Hoffnungsvoll erscheint Salomon Korn – abgesehen davon, dass der Schutz jüdischen Lebens zum Staatsziel erhoben worden sei – die nach antisemitischen Gewalttaten auf Fotos festgehaltenen Meere von Blumen im Gebiet der Tatorte, das Arrangement von Blumen und mitfühlenden Bezeigungen, in denen die Botschaft ‚Wir stehen zur Gemeinde der Juden‘ Sinnbild wurde. Korn kommt im Zusammenhang mit der Erinnerung an die Novemberpogrome nicht nur auf abgelegte Blumen zu sprechen, die er als Gesten der Solidarität und des Mitgefühls interpretiert, „die den großen Unterschied zu 1938 markieren“. Hinzu kämen die ermutigenden Zuschriften an die jüdischen Gemeinden und Zeitungsartikel, die sich der Sache immer wieder annähmen. Wozu wir selbst seit einigen Jahren beitragen.
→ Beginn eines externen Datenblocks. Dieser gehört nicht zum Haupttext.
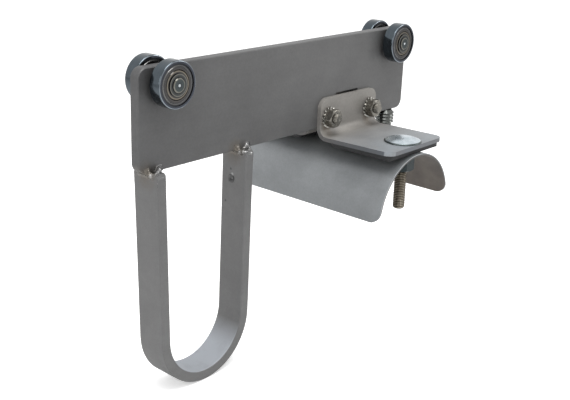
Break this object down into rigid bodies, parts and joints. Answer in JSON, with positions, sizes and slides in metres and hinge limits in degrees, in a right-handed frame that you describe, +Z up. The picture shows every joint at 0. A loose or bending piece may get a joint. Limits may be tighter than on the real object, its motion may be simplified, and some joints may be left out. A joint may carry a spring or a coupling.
{
  "type": "conveyor carrier trolley",
  "caption": "Overhead conveyor trolley: flat plate on ball bearing wheels, with a welded U-shaped strap loop and a half-round saddle bolted under angle brackets.",
  "frame": {"origin": "midway between the two axles, in the plate's middle plane, at the height where the wheels touch the rail", "axes": "+X along the plate towards the brackets and saddle, +Y across the plate away from the picture's camera, +Z up"},
  "size_m": [0.37, 0.192, 0.304],
  "materials": {
    "blasted_steel": "bead-blasted stainless steel, satin",
    "weld_metal": "as welded, uneven and partly bright",
    "bearing_steel": "ground and polished bearing steel",
    "shield_steel": "pressed sheet, satin",
    "axle_steel": "turned steel",
    "fastener_steel": "stainless steel fastener",
    "zinc_plate": "bright bluish zinc plate",
    "pad_rubber": "matt black rubber sheet"
  },
  "bodies": {
    "root": {"carrier_plate": "blasted_steel", "end_stud": "fastener_steel", "front_bracket": "blasted_steel", "front_hanger_bolt": "zinc_plate", "front_hanger_nut": "zinc_plate", "front_hanger_washer": "zinc_plate", "front_left_inner_ring": "bearing_steel", "front_left_spacer": "axle_steel", "front_pad": "pad_rubber", "front_right_inner_ring": "bearing_steel", "front_right_spacer": "axle_steel", "left_axle": "axle_steel", "left_clamp_bolt": "fastener_steel", "left_clamp_nut": "fastener_steel", "left_leg_weld": "weld_metal", "left_lock_washer": "fastener_steel", "rear_bracket": "blasted_steel", "rear_hanger_bolt": "zinc_plate", "rear_hanger_nut": "zinc_plate", "rear_hanger_washer": "zinc_plate", "rear_left_inner_ring": "bearing_steel", "rear_left_spacer": "axle_steel", "rear_pad": "pad_rubber", "rear_right_inner_ring": "bearing_steel", "rear_right_spacer": "axle_steel", "right_axle": "axle_steel", "right_clamp_bolt": "fastener_steel", "right_clamp_nut": "fastener_steel", "right_leg_weld": "weld_metal", "right_lock_washer": "fastener_steel", "saddle": "blasted_steel", "strap_loop": "blasted_steel"},
    "front_left_wheel": {"front_left_outer_ring": "bearing_steel", "front_left_outer_shield": "shield_steel", "front_left_inner_shield": "shield_steel"},
    "front_left_ball_set": {"front_left_cage": "shield_steel", "front_left_balls": "bearing_steel"},
    "front_right_wheel": {"front_right_outer_ring": "bearing_steel", "front_right_outer_shield": "shield_steel", "front_right_inner_shield": "shield_steel"},
    "front_right_ball_set": {"front_right_cage": "shield_steel", "front_right_balls": "bearing_steel"},
    "rear_left_wheel": {"rear_left_outer_ring": "bearing_steel", "rear_left_outer_shield": "shield_steel", "rear_left_inner_shield": "shield_steel"},
    "rear_left_ball_set": {"rear_left_cage": "shield_steel", "rear_left_balls": "bearing_steel"},
    "rear_right_wheel": {"rear_right_outer_ring": "bearing_steel", "rear_right_outer_shield": "shield_steel", "rear_right_inner_shield": "shield_steel"},
    "rear_right_ball_set": {"rear_right_cage": "shield_steel", "rear_right_balls": "bearing_steel"}
  },
  "joints": [
    {"name": "front_left_wheel_spin", "type": "hinge", "parent": "root", "child": "front_left_wheel", "pos_m": [-0.157, -0.015, 0.02], "axis": [0, 1, 0], "continuous": true},
    {"name": "front_left_ball_set_spin", "type": "hinge", "parent": "root", "child": "front_left_ball_set", "pos_m": [-0.157, -0.015, 0.02], "axis": [0, 1, 0], "continuous": true},
    {"name": "front_right_wheel_spin", "type": "hinge", "parent": "root", "child": "front_right_wheel", "pos_m": [0.157, -0.015, 0.02], "axis": [0, 1, 0], "continuous": true},
    {"name": "front_right_ball_set_spin", "type": "hinge", "parent": "root", "child": "front_right_ball_set", "pos_m": [0.157, -0.015, 0.02], "axis": [0, 1, 0], "continuous": true},
    {"name": "rear_left_wheel_spin", "type": "hinge", "parent": "root", "child": "rear_left_wheel", "pos_m": [-0.157, 0.015, 0.02], "axis": [0, 1, 0], "continuous": true},
    {"name": "rear_left_ball_set_spin", "type": "hinge", "parent": "root", "child": "rear_left_ball_set", "pos_m": [-0.157, 0.015, 0.02], "axis": [0, 1, 0], "continuous": true},
    {"name": "rear_right_wheel_spin", "type": "hinge", "parent": "root", "child": "rear_right_wheel", "pos_m": [0.157, 0.015, 0.02], "axis": [0, 1, 0], "continuous": true},
    {"name": "rear_right_ball_set_spin", "type": "hinge", "parent": "root", "child": "rear_right_ball_set", "pos_m": [0.157, 0.015, 0.02], "axis": [0, 1, 0], "continuous": true}
  ],
  "couplings": [
    {"joint": "front_left_ball_set_spin", "follows": "front_left_wheel_spin", "ratio": 0.6178},
    {"joint": "front_right_ball_set_spin", "follows": "front_right_wheel_spin", "ratio": 0.6178},
    {"joint": "rear_left_ball_set_spin", "follows": "rear_left_wheel_spin", "ratio": 0.6178},
    {"joint": "rear_right_ball_set_spin", "follows": "rear_right_wheel_spin", "ratio": 0.6178}
  ]
}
Buchtitel: ‚Irre - Wir behandeln die Falschen: Unser Problem sind die Normalen‘
Von Oberbürgermeister Peter Feldmann stammt aus seiner kurz und knapp gehaltenen Ansprache zum Neunten November das Diktum, dass der furchtbare Weg der Deutschen im Kleinen begann. Das war eine Wendung, die auch der frühere Kulturdezernent Felix Semmelroth zu gegebenem Anlass immer wieder zum Ausdruck brachte, wenn er darauf insistierte: „Das Problem sind die Normalen“. OB Feldmann schlussfolgerte für das ausschlaggebende Kleine: „In Schulen, am Arbeitsplatz, am Küchentisch, in Familien. Heute sind wieder Synagogen Ziele von Terror, artikuliert sich Rassenhass, Juden- und Völkerhass. [...] Leider auch in unseren Parlamenten“. - „Mit vielen kleinen falschen Schritten, im Wegschauen, dem Weghören, klammheimlicher Zustimmung - so beginnt der Weg in die Barbarei“.
Der Hass der Nationalsozialisten richtete sich laut Salomon Korn gezielt auf eine große Frankfurter jüdische Gemeinde, die als ‚Neu-Jerusalem am fränkischen Jordan‘ verleumdet worden sei – wegen ihrer Liberalität, die als undeutsch gebrandmarkt wurde, während Frankfurt den rechtskonservativen Frankfurter Kräften seit langem ein Dorn im Auge war. - Damit dürfte auch die in jener Zeit sich schon abzeichnende Kritische Theorie der Frankfurter Schule gemeint gewesen sein.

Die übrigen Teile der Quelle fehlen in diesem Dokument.